3D code data:
Start

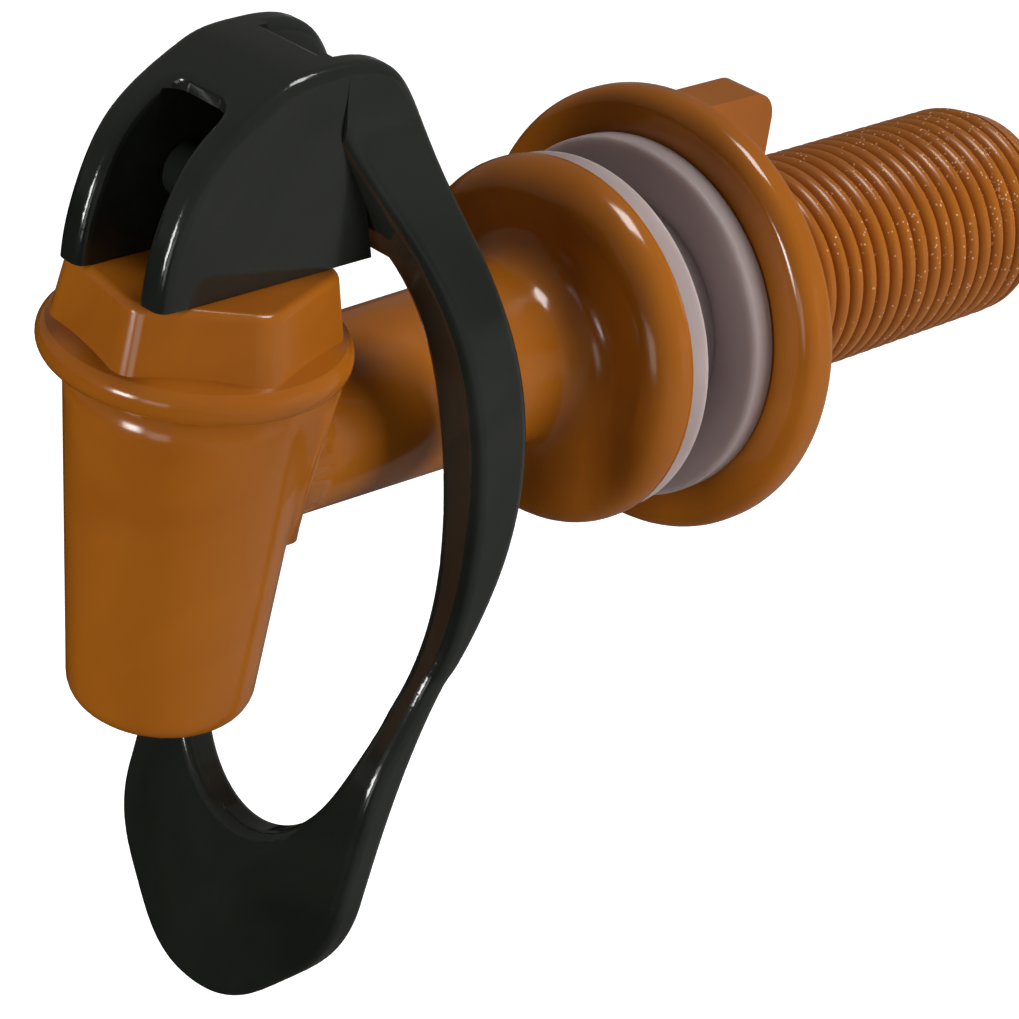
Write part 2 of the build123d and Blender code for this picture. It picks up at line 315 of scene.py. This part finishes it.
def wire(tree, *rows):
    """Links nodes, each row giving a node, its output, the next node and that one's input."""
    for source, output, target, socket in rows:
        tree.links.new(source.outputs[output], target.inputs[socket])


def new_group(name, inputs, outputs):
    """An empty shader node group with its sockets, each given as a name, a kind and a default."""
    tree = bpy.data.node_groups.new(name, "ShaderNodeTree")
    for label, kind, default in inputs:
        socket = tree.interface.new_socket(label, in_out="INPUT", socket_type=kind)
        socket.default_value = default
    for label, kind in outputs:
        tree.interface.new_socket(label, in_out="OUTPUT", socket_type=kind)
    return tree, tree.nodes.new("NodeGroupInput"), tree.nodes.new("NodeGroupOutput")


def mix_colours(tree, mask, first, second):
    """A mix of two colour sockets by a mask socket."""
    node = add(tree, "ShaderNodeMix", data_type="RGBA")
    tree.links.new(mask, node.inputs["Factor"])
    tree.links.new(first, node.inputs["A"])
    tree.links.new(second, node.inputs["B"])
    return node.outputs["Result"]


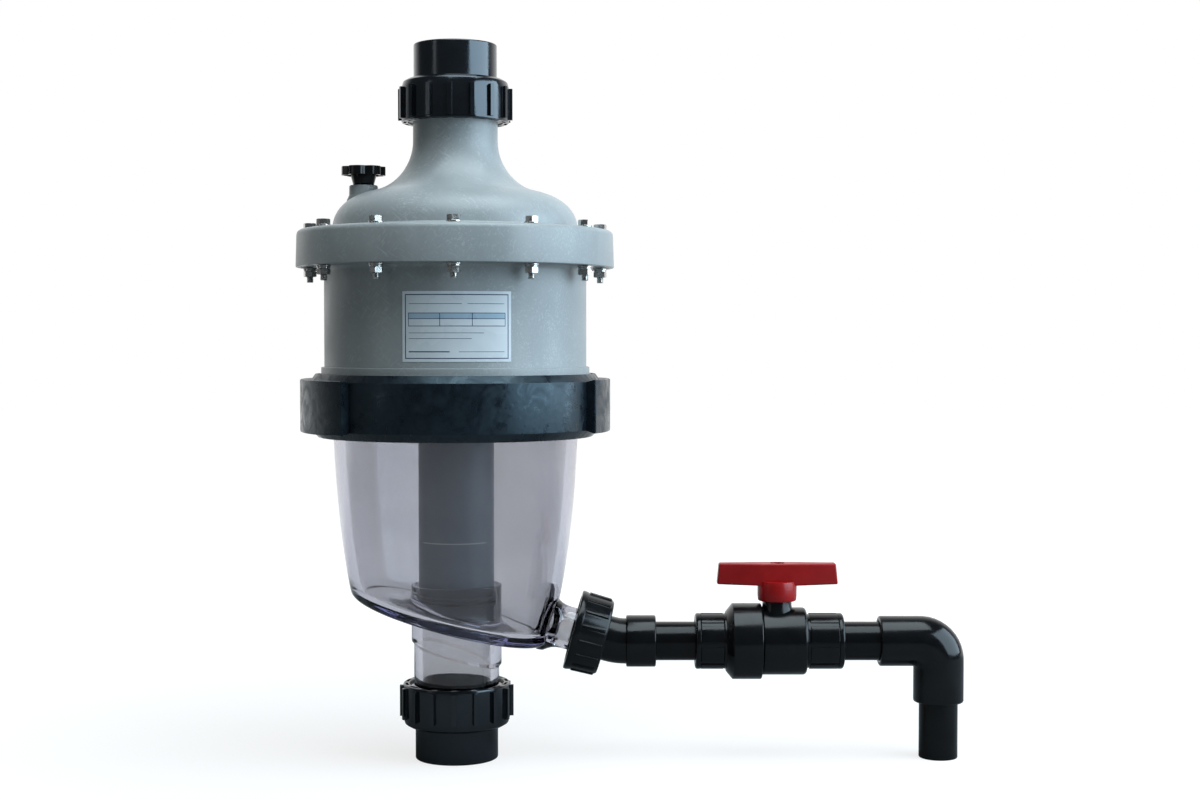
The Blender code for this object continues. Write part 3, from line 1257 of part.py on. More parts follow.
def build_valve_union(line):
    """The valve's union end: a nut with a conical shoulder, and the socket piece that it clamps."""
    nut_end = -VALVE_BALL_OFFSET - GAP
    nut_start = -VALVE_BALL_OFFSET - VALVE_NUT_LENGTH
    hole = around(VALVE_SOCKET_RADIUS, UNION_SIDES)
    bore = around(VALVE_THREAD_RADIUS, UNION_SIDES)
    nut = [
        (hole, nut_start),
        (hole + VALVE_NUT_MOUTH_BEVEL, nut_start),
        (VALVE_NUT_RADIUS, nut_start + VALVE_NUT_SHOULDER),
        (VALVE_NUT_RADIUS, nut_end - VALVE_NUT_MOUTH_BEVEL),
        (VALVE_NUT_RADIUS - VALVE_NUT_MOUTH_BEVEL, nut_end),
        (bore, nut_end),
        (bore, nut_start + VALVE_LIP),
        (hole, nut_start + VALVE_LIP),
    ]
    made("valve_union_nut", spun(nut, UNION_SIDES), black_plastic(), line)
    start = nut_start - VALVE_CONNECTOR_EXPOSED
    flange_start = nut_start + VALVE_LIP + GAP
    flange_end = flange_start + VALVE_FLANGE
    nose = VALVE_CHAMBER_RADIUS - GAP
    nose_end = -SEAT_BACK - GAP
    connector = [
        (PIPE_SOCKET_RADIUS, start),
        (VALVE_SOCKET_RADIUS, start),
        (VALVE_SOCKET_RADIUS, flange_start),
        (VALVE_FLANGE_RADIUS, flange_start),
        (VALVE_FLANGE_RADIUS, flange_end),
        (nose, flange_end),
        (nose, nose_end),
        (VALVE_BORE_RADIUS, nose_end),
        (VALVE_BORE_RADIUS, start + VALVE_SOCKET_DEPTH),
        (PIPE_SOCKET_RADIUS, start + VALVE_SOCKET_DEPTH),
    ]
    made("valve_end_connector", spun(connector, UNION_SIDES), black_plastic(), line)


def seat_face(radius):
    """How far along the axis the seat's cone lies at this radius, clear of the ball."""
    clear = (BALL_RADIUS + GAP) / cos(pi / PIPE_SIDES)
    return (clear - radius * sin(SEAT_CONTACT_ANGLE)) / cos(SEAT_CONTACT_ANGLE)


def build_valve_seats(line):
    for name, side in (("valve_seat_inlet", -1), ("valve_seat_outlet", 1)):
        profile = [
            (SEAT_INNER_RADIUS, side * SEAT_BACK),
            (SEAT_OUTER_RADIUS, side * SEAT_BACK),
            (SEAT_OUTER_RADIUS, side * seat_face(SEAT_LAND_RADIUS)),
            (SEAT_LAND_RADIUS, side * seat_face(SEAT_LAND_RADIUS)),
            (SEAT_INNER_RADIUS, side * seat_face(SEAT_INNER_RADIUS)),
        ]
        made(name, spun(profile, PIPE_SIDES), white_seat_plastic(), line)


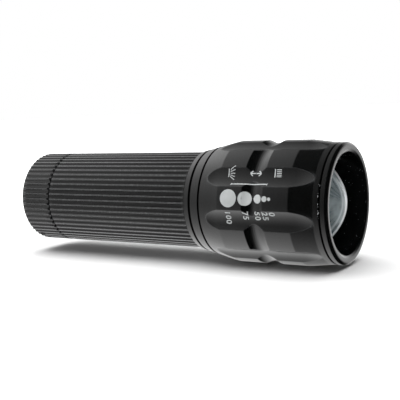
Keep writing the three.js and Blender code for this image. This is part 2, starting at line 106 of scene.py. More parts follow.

End

→ **Request**
Quote all of the entries verbatim.

→ **Answer to this task**
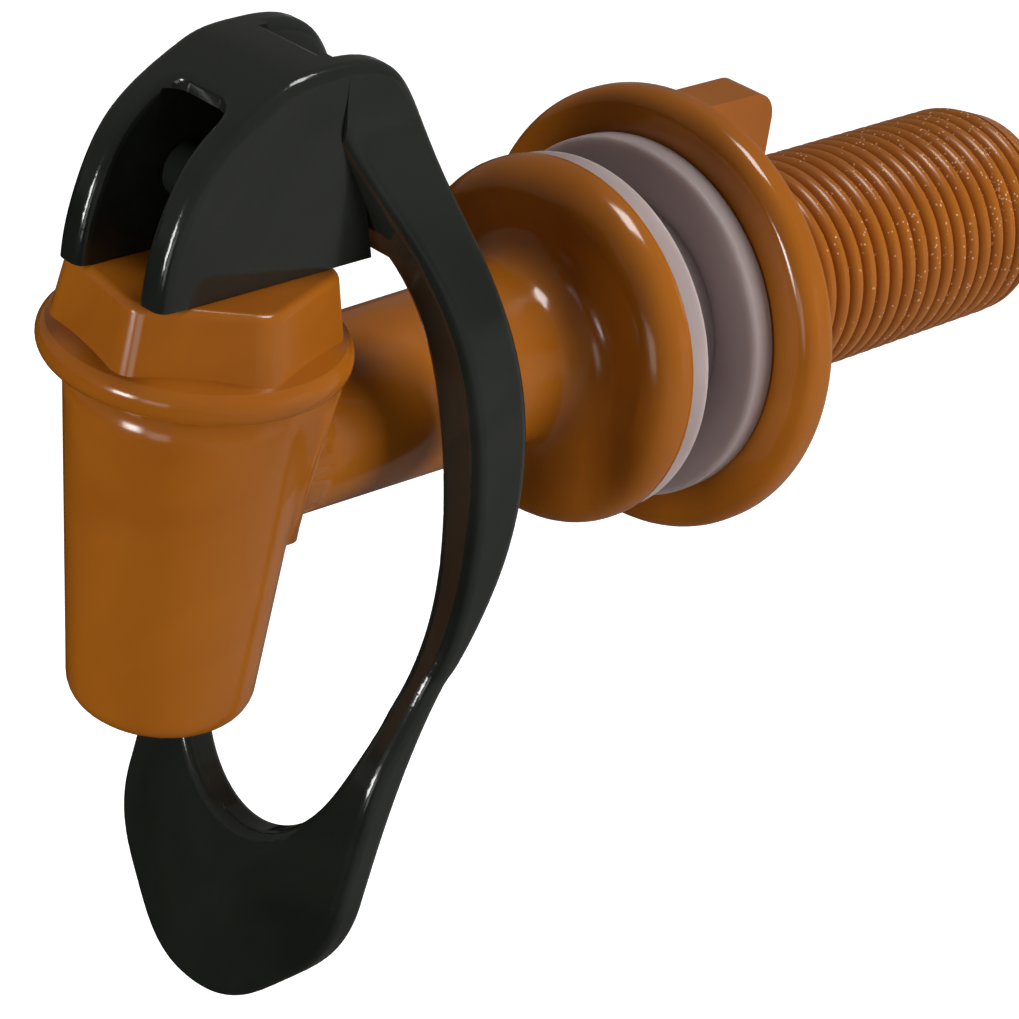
Write part 2 of the build123d and Blender code for this picture. It picks up at line 315 of scene.py. This part finishes it.
def wire(tree, *rows):
    """Links nodes, each row giving a node, its output, the next node and that one's input."""
    for source, output, target, socket in rows:
        tree.links.new(source.outputs[output], target.inputs[socket])


def new_group(name, inputs, outputs):
    """An empty shader node group with its sockets, each given as a name, a kind and a default."""
    tree = bpy.data.node_groups.new(name, "ShaderNodeTree")
    for label, kind, default in inputs:
        socket = tree.interface.new_socket(label, in_out="INPUT", socket_type=kind)
        socket.default_value = default
    for label, kind in outputs:
        tree.interface.new_socket(label, in_out="OUTPUT", socket_type=kind)
    return tree, tree.nodes.new("NodeGroupInput"), tree.nodes.new("NodeGroupOutput")


def mix_colours(tree, mask, first, second):
    """A mix of two colour sockets by a mask socket."""
    node = add(tree, "ShaderNodeMix", data_type="RGBA")
    tree.links.new(mask, node.inputs["Factor"])
    tree.links.new(first, node.inputs["A"])
    tree.links.new(second, node.inputs["B"])
    return node.outputs["Result"]


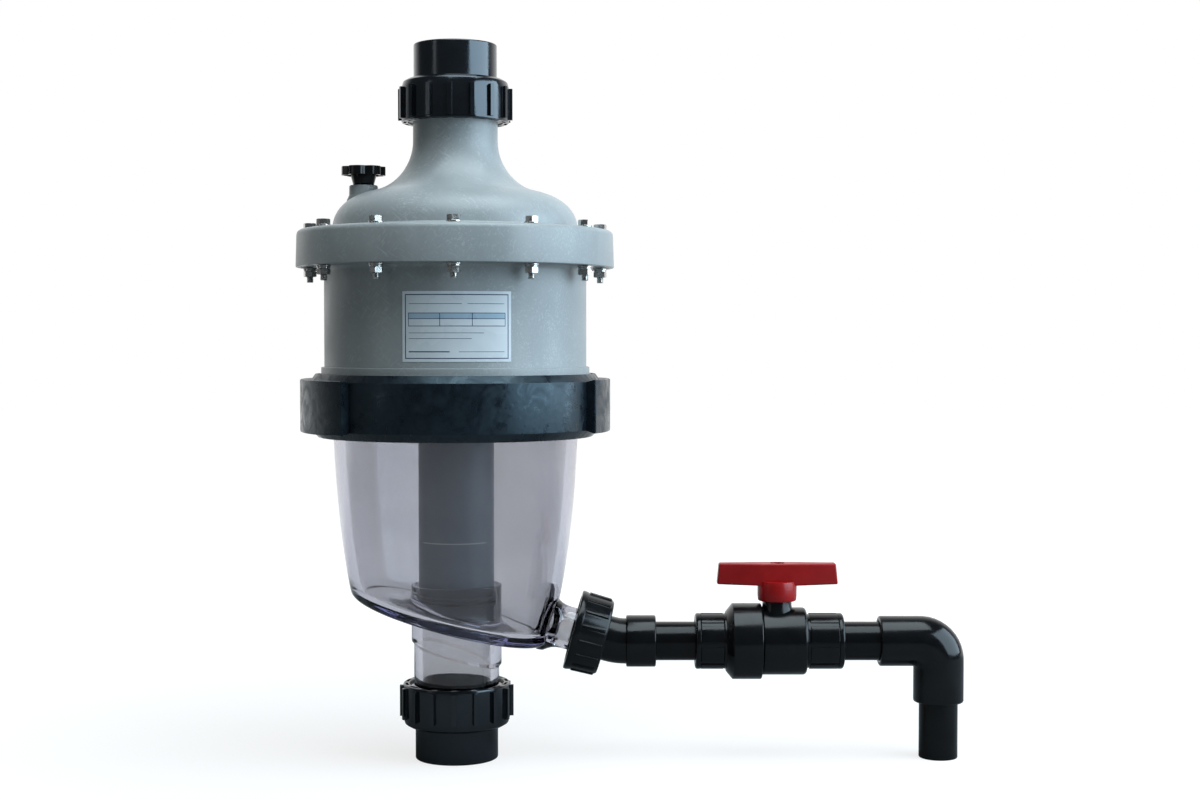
The Blender code for this object continues. Write part 3, from line 1257 of part.py on. More parts follow.
def build_valve_union(line):
    """The valve's union end: a nut with a conical shoulder, and the socket piece that it clamps."""
    nut_end = -VALVE_BALL_OFFSET - GAP
    nut_start = -VALVE_BALL_OFFSET - VALVE_NUT_LENGTH
    hole = around(VALVE_SOCKET_RADIUS, UNION_SIDES)
    bore = around(VALVE_THREAD_RADIUS, UNION_SIDES)
    nut = [
        (hole, nut_start),
        (hole + VALVE_NUT_MOUTH_BEVEL, nut_start),
        (VALVE_NUT_RADIUS, nut_start + VALVE_NUT_SHOULDER),
        (VALVE_NUT_RADIUS, nut_end - VALVE_NUT_MOUTH_BEVEL),
        (VALVE_NUT_RADIUS - VALVE_NUT_MOUTH_BEVEL, nut_end),
        (bore, nut_end),
        (bore, nut_start + VALVE_LIP),
        (hole, nut_start + VALVE_LIP),
    ]
    made("valve_union_nut", spun(nut, UNION_SIDES), black_plastic(), line)
    start = nut_start - VALVE_CONNECTOR_EXPOSED
    flange_start = nut_start + VALVE_LIP + GAP
    flange_end = flange_start + VALVE_FLANGE
    nose = VALVE_CHAMBER_RADIUS - GAP
    nose_end = -SEAT_BACK - GAP
    connector = [
        (PIPE_SOCKET_RADIUS, start),
        (VALVE_SOCKET_RADIUS, start),
        (VALVE_SOCKET_RADIUS, flange_start),
        (VALVE_FLANGE_RADIUS, flange_start),
        (VALVE_FLANGE_RADIUS, flange_end),
        (nose, flange_end),
        (nose, nose_end),
        (VALVE_BORE_RADIUS, nose_end),
        (VALVE_BORE_RADIUS, start + VALVE_SOCKET_DEPTH),
        (PIPE_SOCKET_RADIUS, start + VALVE_SOCKET_DEPTH),
    ]
    made("valve_end_connector", spun(connector, UNION_SIDES), black_plastic(), line)


def seat_face(radius):
    """How far along the axis the seat's cone lies at this radius, clear of the ball."""
    clear = (BALL_RADIUS + GAP) / cos(pi / PIPE_SIDES)
    return (clear - radius * sin(SEAT_CONTACT_ANGLE)) / cos(SEAT_CONTACT_ANGLE)


def build_valve_seats(line):
    for name, side in (("valve_seat_inlet", -1), ("valve_seat_outlet", 1)):
        profile = [
            (SEAT_INNER_RADIUS, side * SEAT_BACK),
            (SEAT_OUTER_RADIUS, side * SEAT_BACK),
            (SEAT_OUTER_RADIUS, side * seat_face(SEAT_LAND_RADIUS)),
            (SEAT_LAND_RADIUS, side * seat_face(SEAT_LAND_RADIUS)),
            (SEAT_INNER_RADIUS, side * seat_face(SEAT_INNER_RADIUS)),
        ]
        made(name, spun(profile, PIPE_SIDES), white_seat_plastic(), line)


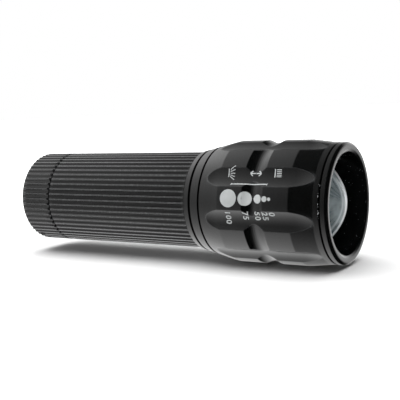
Keep writing the three.js and Blender code for this image. This is part 2, starting at line 106 of scene.py. More parts follow.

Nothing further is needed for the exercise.